One of those incentives was to keep “shrinkage” down, or make sure that employees and shoplifters didn’t make off with the liquidation merchandise. Isn’t that the store managers’ job? Maybe they should have split the $2.85 million instead.

Judge Walrath wasn’t having it, following a trend in bankruptcy court of not granting big bonuses to executives. “I think it’s just inappropriate to pay senior executives bonuses when all the employees are losing their jobs,” she said during the hearing.
 

Kayhan

Member
The bonus money is needed to encourage the executives to do their best in the company’s final days, according to Sports Authority’s lawyers.

That is what their regular pay is for for fucks sake.
 

Slayer-33

Liverpool-2
screenshot_2016-08-02llslc.png

Heuheuheuheuheu
 
A U.S. bankruptcy judge refused on Tuesday to allow Sports Authority to pay up to $2.85 million in bonuses to four executives for overseeing the winding down of the national sporting goods chain.

Englewood, Colorado-based Sports Authority filed for bankruptcy in March with hopes of keeping some of its 464 stores open, but battles among lenders and suppliers eventually scuttled those plans.
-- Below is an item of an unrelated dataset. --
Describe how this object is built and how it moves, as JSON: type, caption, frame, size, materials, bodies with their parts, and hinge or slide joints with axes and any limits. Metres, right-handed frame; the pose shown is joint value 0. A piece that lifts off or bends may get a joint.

Its final stores closed last month.

"I think it’s just inappropriate to pay senior executives a bonus when all the employees are losing their jobs," said Judge Mary Walrath during a hearing in Wilmington, Delaware.

Sports Authority said the bonuses were essential to ensure executives squeeze the most value out of its assets by adhering to a budget and preventing waste.

The company asked to keep the identities of the executives under seal to "minimize detrimental impacts on employee morale," which prompted an outcry from some of the 14,000 former staffers.

"I’m not surprised the employees are sending angry emails about it," said Walrath.